In understanding heat pumps, it is important to become acquainted with the physical properties of the technology; as this defines its abilities and constraints within the many use cases it can be applied. First of all, heat pumps are an effective means of heating because rather than energy being created, it is being moved from one place to another. This means that 1-5 times the initial energy consumed can be supplied as heat through a process of heat transfer. This ‘coefficient of performance’ is made using refridgerants which transfer any temperature above the evaporation point of the refridgerant from one point to another, similar to a household refridgerator in reverse. The heat pump accumulates the difference in temperature between the refridgerant and the ambient air temperature, and brings this temperature difference to the heat sink, where it is distributed by fan or used to heat water.
The two main types of heat pumps by market share are monobloc air-water heat pumps and air-air heat pumps (sometimes called ductless mini-splits because the heat is transferred via pipe rather than duct, and the system is separated into an outdoor fan and indoor distributor). Air-air heat pumps are most easily installed in modern houses either in a central living area, preferably with an open plan layout, or an area of the house that does not receive adequate heating. The limitations of the heat pump are obvious; it will not heat at high temperature meaning that for most houses one heat pump will not heat the whole house. A single point heat pump is designed to run for extended periods at low cost, and works best with a well insulated and extremely air-tight house, with figures showing that Scandinavian countries have seen an increased uptake of heat pumps due to better insulation; and as such heat pumps can be proven to operate well at low temperatures. However, because a heat pump will supply hotter temperatures in warm-to-temperate climates, as well as working as a conventional air conditioner to supply cooling, figures show that France, Italy and Spain are seeing much higher installation growth over the past 5 years, with figures for Europe overall reaching almost 1 million units in 2015. This is also helped by favourable regulations in some countries such as France, where the energy transition credit (CITE) may reimburse up to 30% of the cost for certain types of energy renovation work, such as heating improvements or insulation, as well as zero-interest loans.
In colder climates where whole-house heating is required via a conventional central heating system, the situation becomes more complicated.

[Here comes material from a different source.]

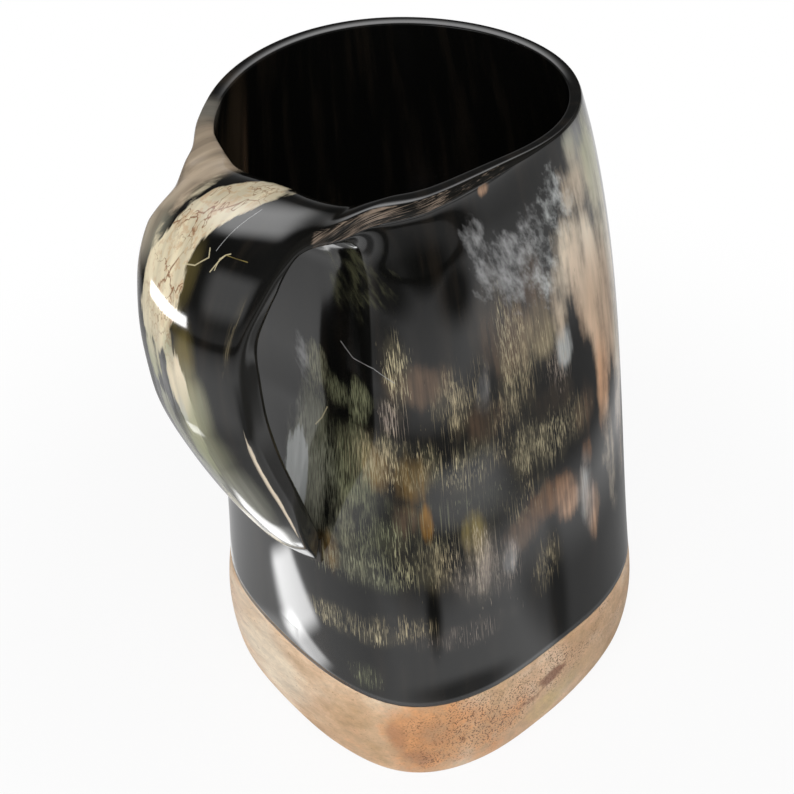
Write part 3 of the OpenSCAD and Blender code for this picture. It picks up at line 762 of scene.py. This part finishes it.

First of all, these systems are relatively expensive and are not guaranteed to supply the full heating demand during the winter. This means that a supplementary system is required to kick in when temperatures really plummet. The savings in such a scenario are the main draw for homeowners, as air-water systems will reduce bills by 60% for most of the year. However, when temperatures are below freezing, the coefficient of performance will drop, producing corresponding low temperatures. To minimise use of direct electric water heating in the hot water tank, extremely tight insulation is required, as well as large-area low-flow aluminium radiators, and potentially a separate hot water tank. The ideal scenario for relatively modern buildings with an effective thermal envelope would be to use a gas-hydrid system, in order to avail of the lower cost of gas rather than electric heating as the backup; and such systems are not much more than air-water with electric heating as backup. Overall, having direct electric as the backup can render many air-water heat pumps cost-ineffective, as costs will rise sharply in colder temperatures. Needless to say, an air-water heat pump is expensive to install, and requires careful planning; although many incentive schemes throughout Europe could reduce the initial financial burden – and using gas as supplemental/hot water heating will reduce overall heating costs considerably.
Further uptake of systems such as stand-alone hot-water heat pumps and the use of air-air (mini-split) systems to provide greater flexibility while reducing costs are seeing corresponding growth in market share in Europe.
In addressing the need to decarbonise heating in the EU, Thomas Nowak of the European Heat Pump Association gives a number of recommendations and insights, highlighting the promotion of higher-performing technologies by EU policy; going beyond the recently introduced Ecodesign Directive regulating gas boilers. “Only the best systems should be rewarded to quickly unleash their full potential”. He goes on to explain that “the operating cost of fossil solutions are artificially low. On top, electricity is subject to much higher taxes and levies than fossil energy – further distorting the market.” Given the growing pressure to reduce fossil fuel subsidies, with the G7 declaring an end to inefficient subsidies by 2025, and now a recent call to the G20 by investors and insurers to phase out subsidies by 2020, gas prices are likely to rise. However, he explains that in order to promote non-fossil heating technologies, deterents to fossil energy systems must be introduced, such as mandatory CO2 emissions targets for buildings at some predefined date, or the use of an ETS-style system which promotes no-emissions solutions.
However, he also explains that as the upfront costs for zero-emissions options are higher, it will require a few doublings of market size before economies of scale balance this cost. Before then, ‘signature ready’ standard financing for heating systems or insulation options (such as the loan system in France) that may take many years to pay off should be given a higher priority at EU level.
“We need to become serious. While the required change will not happen overnight, it will be important that policy makers signal to the market that certain solutions are not compatible with the 2050 goals.”